“Our Goatsuckers, although possessed of great power of wing, are particularly attached to certain districts and localities.  The species now under consideration is seldom observed beyond the limits of the Choctaw Nation in the State of Mississippi, or the Carolinas, on the shores of the Atlantic, and may with propriety be looked upon as the southern species of the United States.  Louisiana, Florida, the lower portions of Alabama and Georgia, are the parts in which it most abounds; and there it makes its appearance early in spring, coming over from Mexico, and probably still warmer climates.

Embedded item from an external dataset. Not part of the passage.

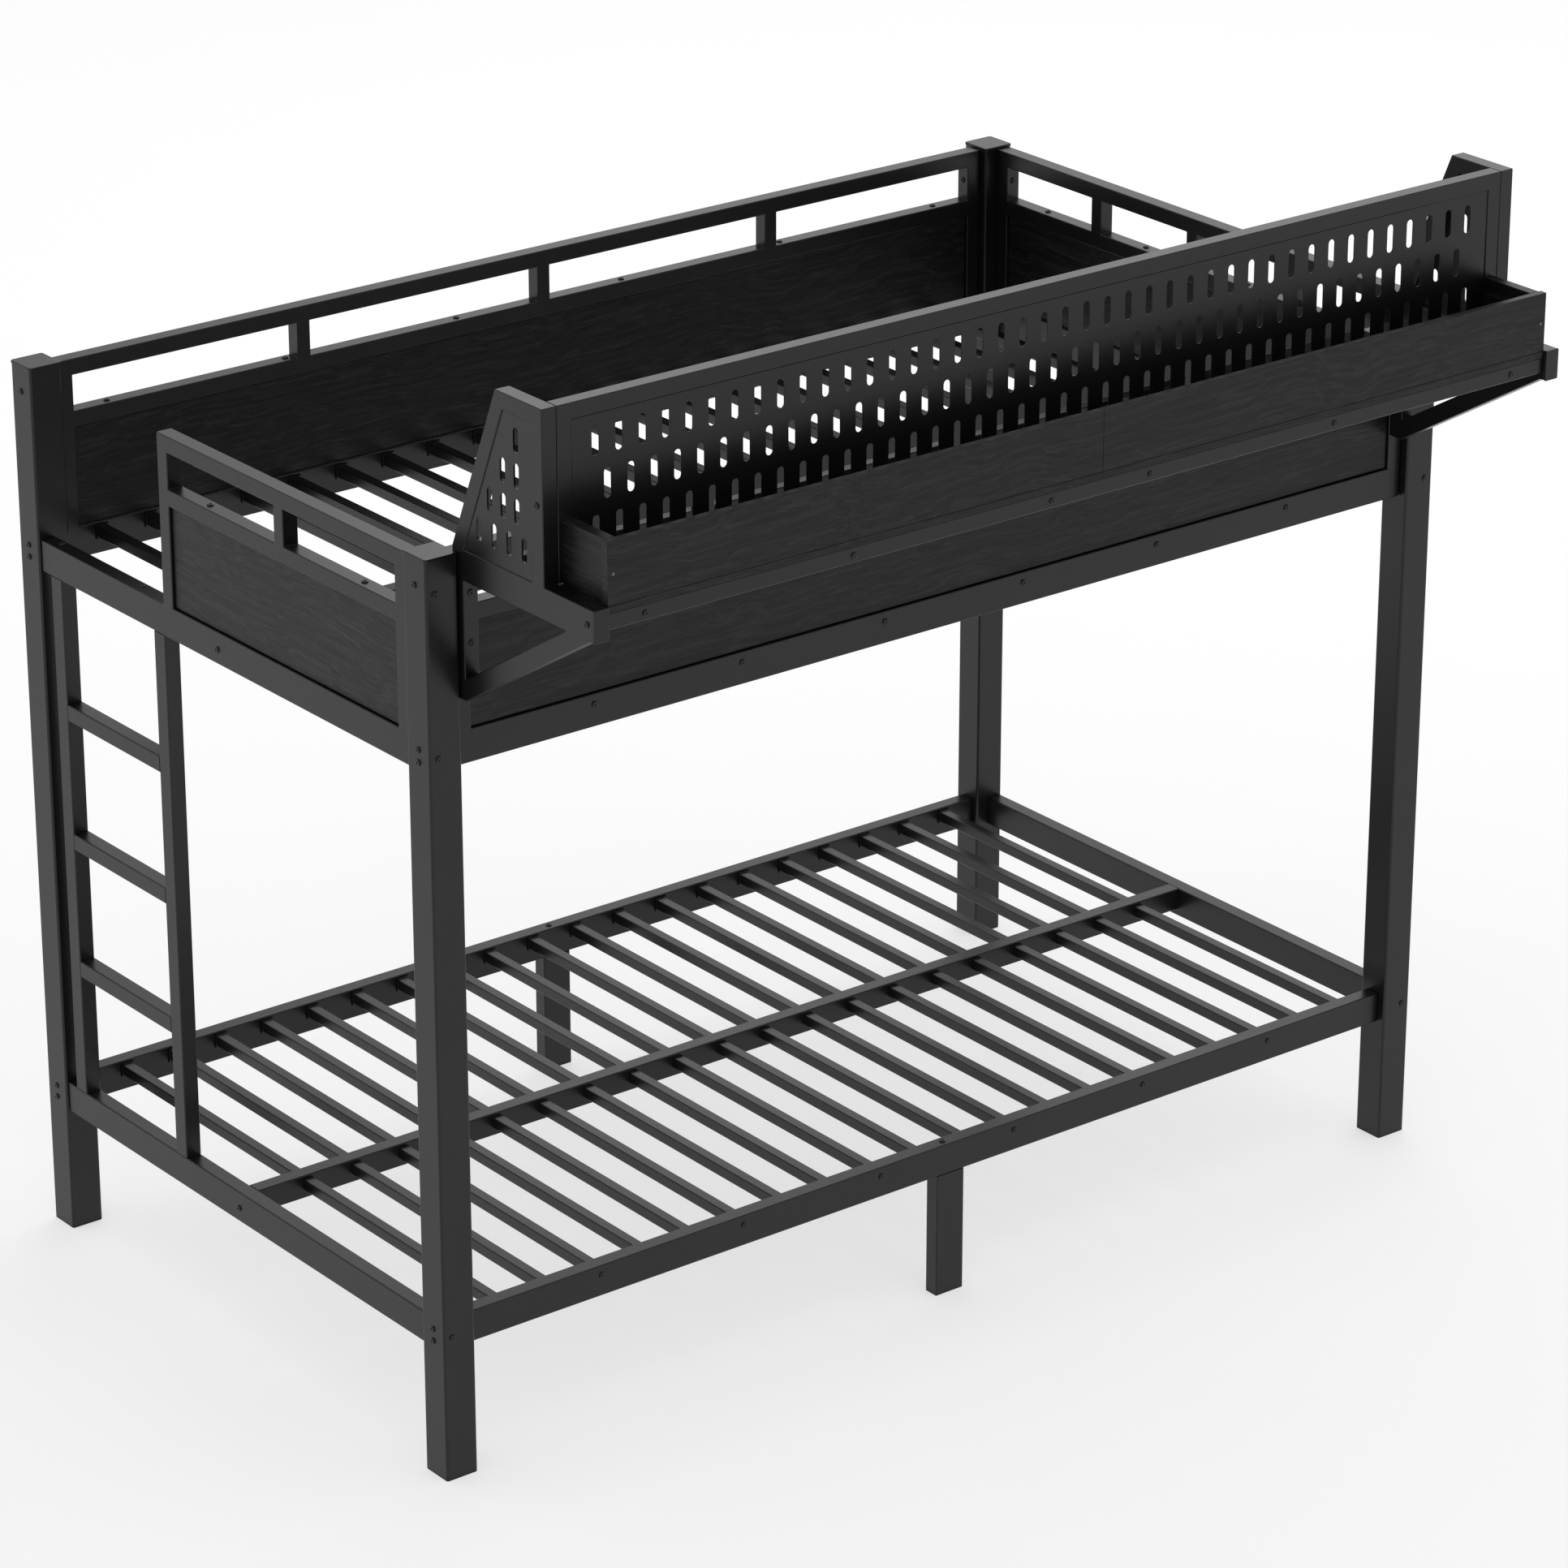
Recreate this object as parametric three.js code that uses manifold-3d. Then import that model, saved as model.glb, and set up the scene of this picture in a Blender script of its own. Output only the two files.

About the middle of March, the forests of Louisiana are heard to echo with the well-known notes of this interesting bird.  No sooner has the sun disappeared, and the nocturnal insects emerge from their burrows, than the sounds, “chuck-will’s-widow,” repeated with great clearness and power six or seven times in as many seconds, strike the ear of every individual, bringing to the mind a pleasure mingled with a certain degree of melancholy, which I have often found very soothing.  The sounds of the Goatsucker, at all events, forebode a peaceful and calm night, and I have more than once thought, are conducive to lull the listener to repose.

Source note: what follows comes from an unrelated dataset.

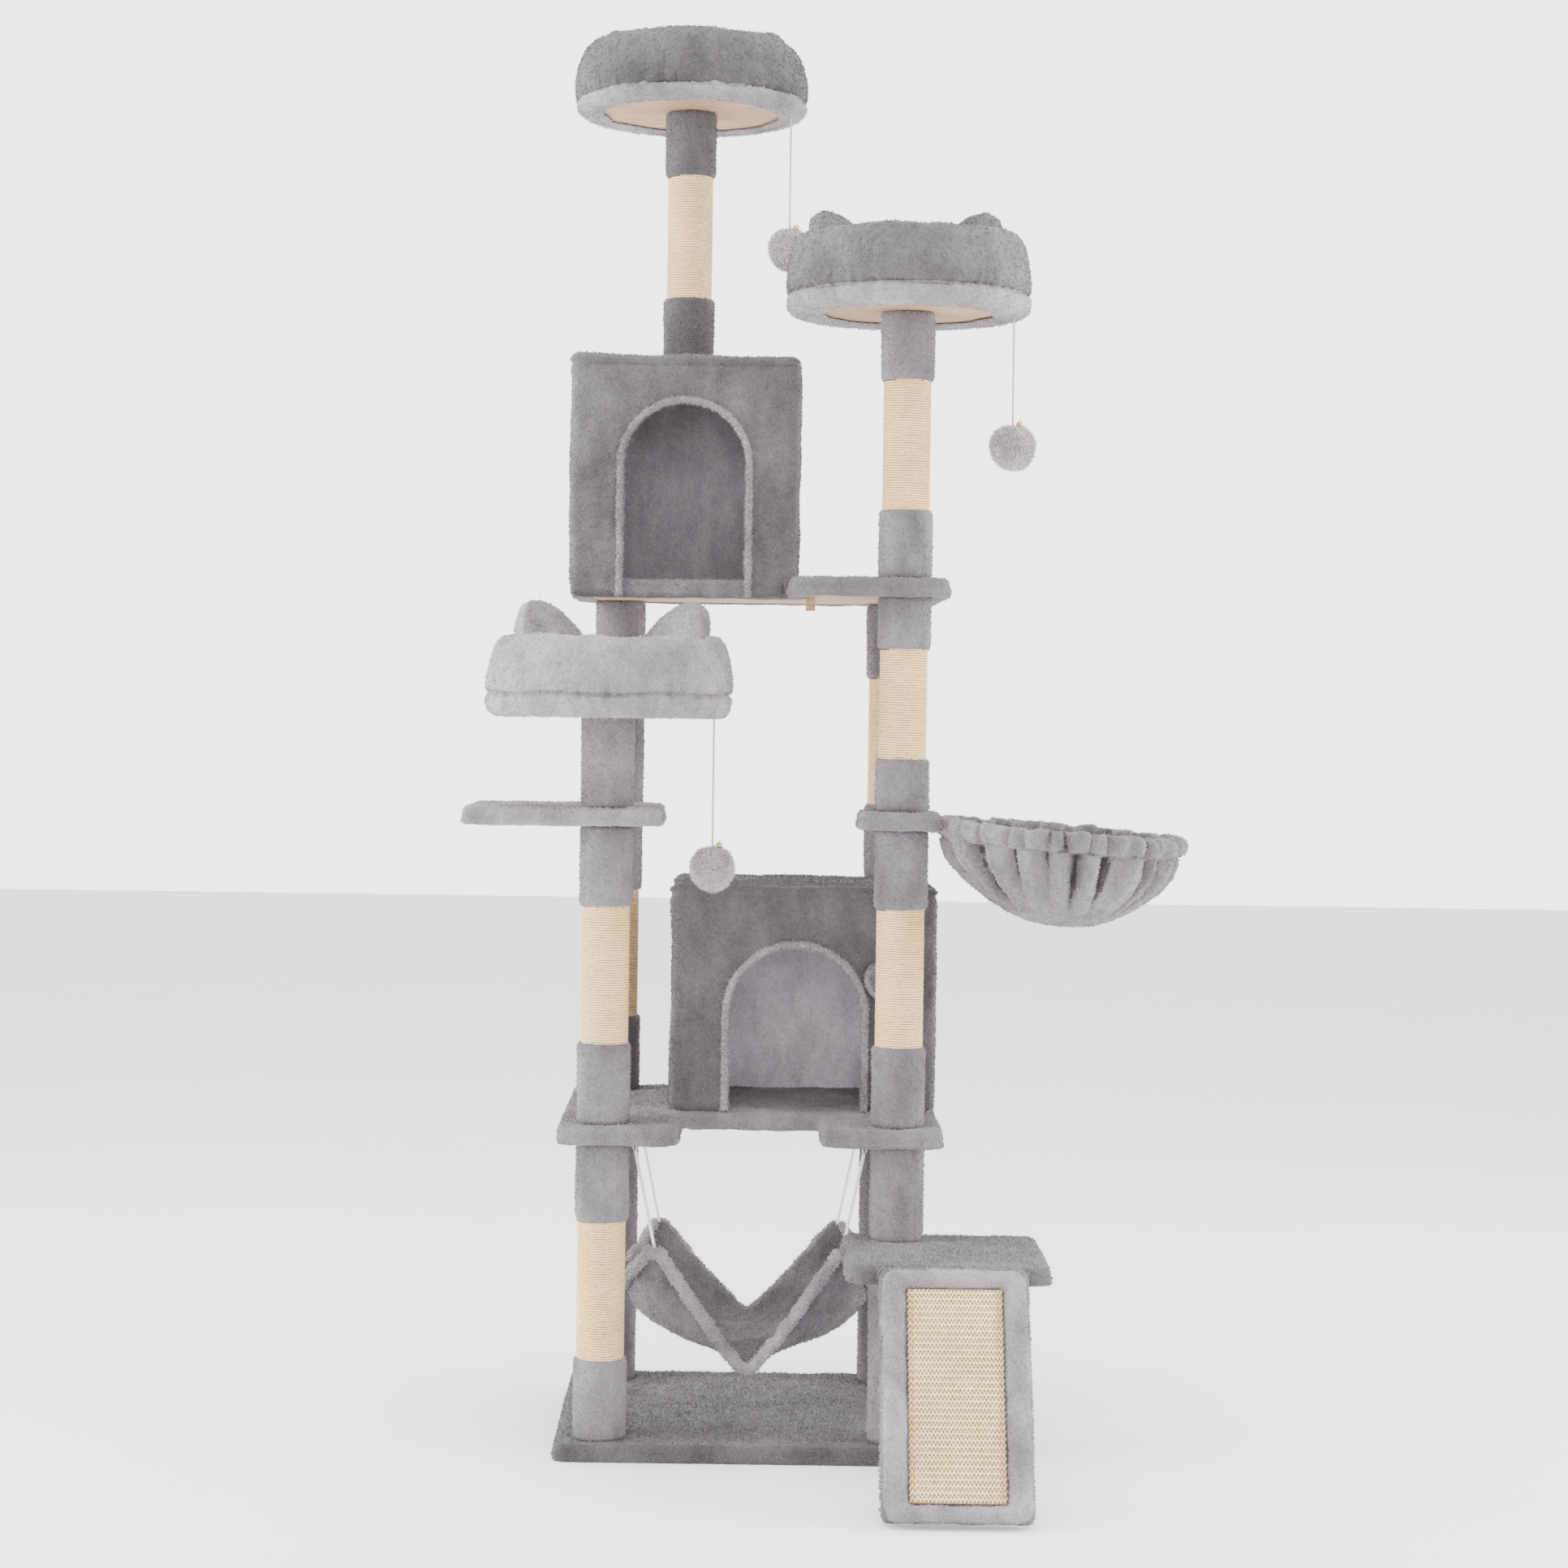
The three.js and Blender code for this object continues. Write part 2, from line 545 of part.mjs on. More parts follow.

. . .The Chuck-will’s-widow manifests a strong antipathy towards all snakes, however harmless they may be.  Although these birds cannot in any way injure the snakes, they alight near them on all occasions, and try to frighten them away, by opening their prodigious mouth, and emitting a strong hissing murmur.  It was after witnessing one of these occurrences, which took place at early twilight, that the idea of representing these birds in such an occupation struck me.  The beautiful little snake, gliding along the dead branch, between two Chuck-will’s widows, a male and a female, is commonly called the Harlequin Snake, and is, I believe, quite harmless.”

–J. J. Audubon, Ornithological Biography, I (1831), 273-276 [excerpted].